Notice that I said, though, "this is not what a Mandarin speaker sees". I might be referring to a very crude version of the Sapir-Whorf hypothesis here but when I look at a rainbow I generally see three colours unless I look carefully, and I also see an odd stripy effect on either side which I presume is seen by everyone but I just want to mention because of that whole purple blotches thing a few years ago. If I were an artist, I would probably see something else.
Nonetheless, when we in English talk about "making" and "doing", it really feels like we're talking about two different things even though many languages lack that distinction, but when we talk about "knowing", we don't feel the lack of the words "savoir" and "connaitre", even though we used to have the words "wit" and "ken", which are very similar to the French words in meaning. As Anglophones we certainly seem to live in a world which at a glance has people doing and making things. We do the washing up but we make the dishes we put in the sink, for example, and we know our friends in the same way as we know that it's a sunny day, but for speakers of German and French there is a sense that the reverse is true. We also tend to think of aubergines, tomatoes and cucumbers as vegetables and oranges, apples and bananas as fruit, when we could think of all of them as vegetables or all as fruit. This is a very firm distinction for some people.
Nonetheless I believe the Sapir-Whorf hypothesis is false. It has an element of truth in it but it is not all there is, for two reasons.
Firstly, if language constructs reality, that seems to mean that the absence of language implies that the individual concerned does not experience. That would mean that a child who has never been exposed properly to language, as with neglect, or has not managed to acquire language, as with learning disability, is not conscious or so out of touch with others' reality that she does not suffer or feel pain. This also applies to other species, suggesting that a farm animal or a pet is not able to suffer and matters a lot less than many people seem to think it does. To me, this is not only absurd, but also amounts to the idea that if you can't speak up for your needs you don't have them. It centres everything so much on language that it seems to ignore everything else.
Secondly, and I'm afraid I'm going to talk about gender yet again, there are many languages with absolutely no grammatical gender but they are used in a wide range of cultures, some of which seem to be more gender-blind than others. Finnish, for instance, has no gender at all unless you could the distinction between animate and inanimate objects, and its society is sometimes seen as quite egalitarian in that respect. It was the first European country to give women the vote, for example. However, here's a list of other languages with only gender-neutral pronouns: Swahili, Persian and Malay/Indonesian. None of these have different pronouns for female and male humans in any form which divide along gender lines. All of them are spoken in societies where there is a very definite strong gender binary regarding roles. They are also of course spoken in societies where the Arabic language is important too, and Arabic divides gender so strongly into feminine and masculine compared to most Western languages that its word for "you" and its verb forms are gendered. Therefore it may just be that the existence of a second language with such firm gender demarcation means it doesn't need to be strongly marked in the vernacular. However, I look at it differently.
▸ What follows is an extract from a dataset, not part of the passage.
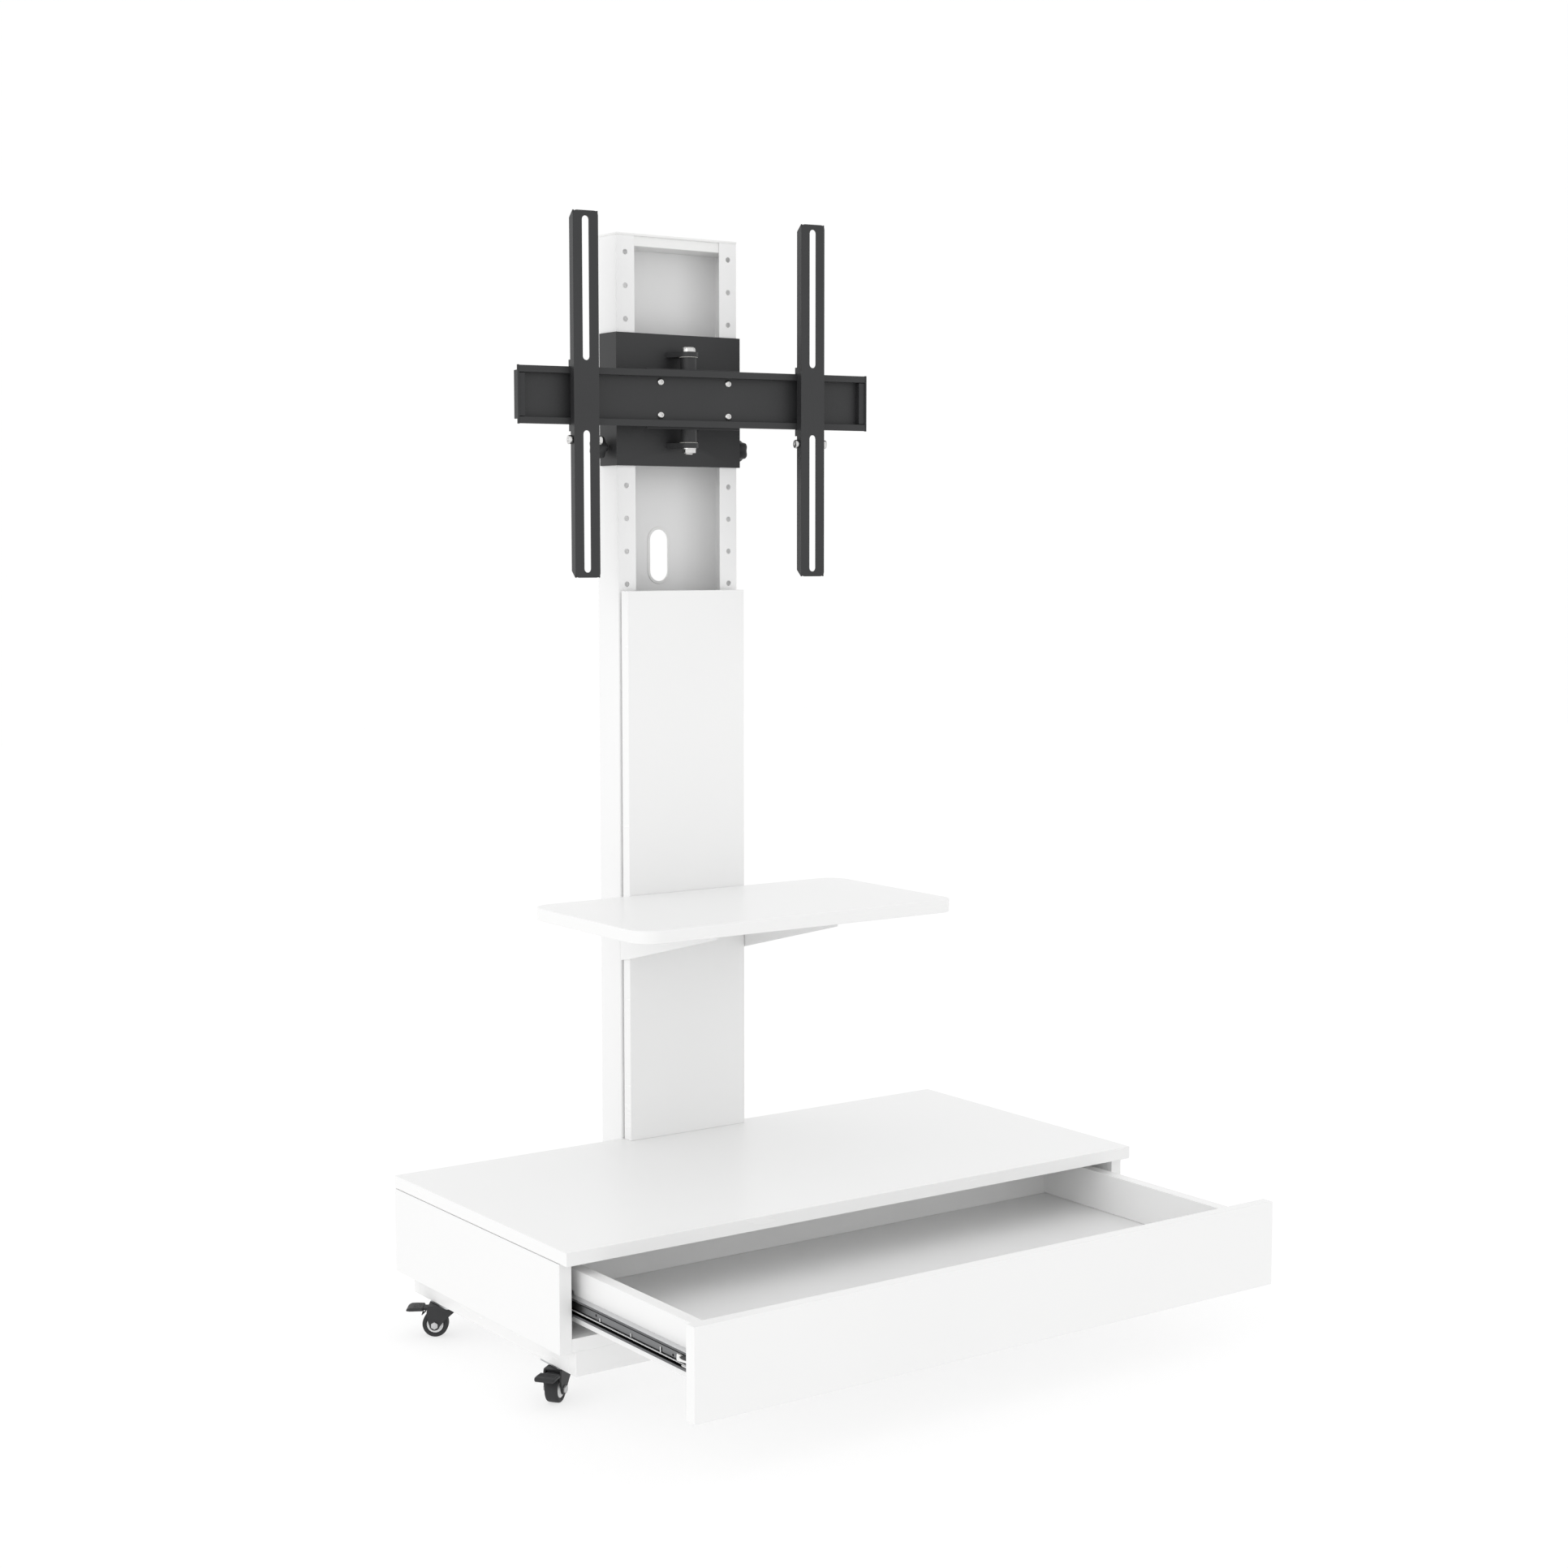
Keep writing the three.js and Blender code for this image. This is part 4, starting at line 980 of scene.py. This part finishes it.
# ------------------------------------------------------------------ stage and light
def stage():
    bm = bmesh.new()
    v = [bm.verts.new(p) for p in ((-9, -9, 0), (9, -9, 0), (9, 9, 0), (-9, 9, 0))]
    bm.faces.new(v)
    me = bpy.data.meshes.new("floor")
    bm.to_mesh(me)
    bm.free()
    # a pale table lit softly from below as well, as in a product photograph
    m = bpy.data.materials.new("floor")
    m.use_nodes = True
    b = next(n for n in m.node_tree.nodes if n.type == "BSDF_PRINCIPLED")
    b.inputs["Base Color"].default_value = (0.36, 0.36, 0.36, 1)
    b.inputs["Roughness"].default_value = 0.9
    b.inputs["Specular IOR Level"].default_value = 0.05
    b.inputs["Emission Color"].default_value = (1.0, 1.0, 1.0, 1)
    b.inputs["Emission Strength"].default_value = 0.66
    me.materials.append(m)
    floor = link_object(bpy.data.objects.new("floor", me))

    world = bpy.data.worlds.new("studio")
    SCENE.world = world
    world.use_nodes = True
    bg = next(n for n in world.node_tree.nodes if n.type == "BACKGROUND")
    bg.inputs["Color"].default_value = (1.0, 1.0, 1.0, 1)
    bg.inputs["Strength"].default_value = 1.005

    def sun(name, toward, strength, angle):
        light = bpy.data.lights.new(name, "SUN")
        light.energy = strength
        light.angle = math.radians(angle)
        ob = link_object(bpy.data.objects.new(name, light))
        ob.rotation_mode = "QUATERNION"
        ob.rotation_quaternion = Vector(toward).to_track_quat("-Z", "Y")
        return ob

    sun("key_left", (0.94, 0.3, -0.16), 0.46, 50)
    SCENE.view_settings.view_transform = "Standard"
    SCENE.view_settings.look = "None"
    SCENE.view_settings.exposure = 0.0
    SCENE.view_settings.gamma = 1.0


stage()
There are probably still people for whom the word "nurse" will conjure up an image of a woman, and for who the word "doctor" will bring a picture of a man to mind. This is of course no longer the case. Suppose, though, that it not only still was but that this extended beyond such roles to encompass the entire culture, so that all roles were universally assumed to be either female or male. A language spoken in a culture like that wouldn't even need gendered pronouns because every role would be assumed to be gendered. It'd be like having a gender for bears which move their bowels in the woods or Popes according to the church they belong to - actually there would be a point to that because in fact not all popes are Catholic. Polar bears, hmm.
Anyway, what I'm saying is that the culture is so gendered that gender in language is unnecessary. This happens in English with the word "animal" to some extent. We tend to assume that word doesn't refer to humans when we use it, because humans are seen by most people as significantly apart from all other species. I say "other species" on the whole.
To cut a long story short then, I don't believe in the Sapir-Whorf Hypothesis. Our language doesn't make the world because it's embedded in a culture and doesn't exist in isolation, and because it sounds like an excuse for abuse.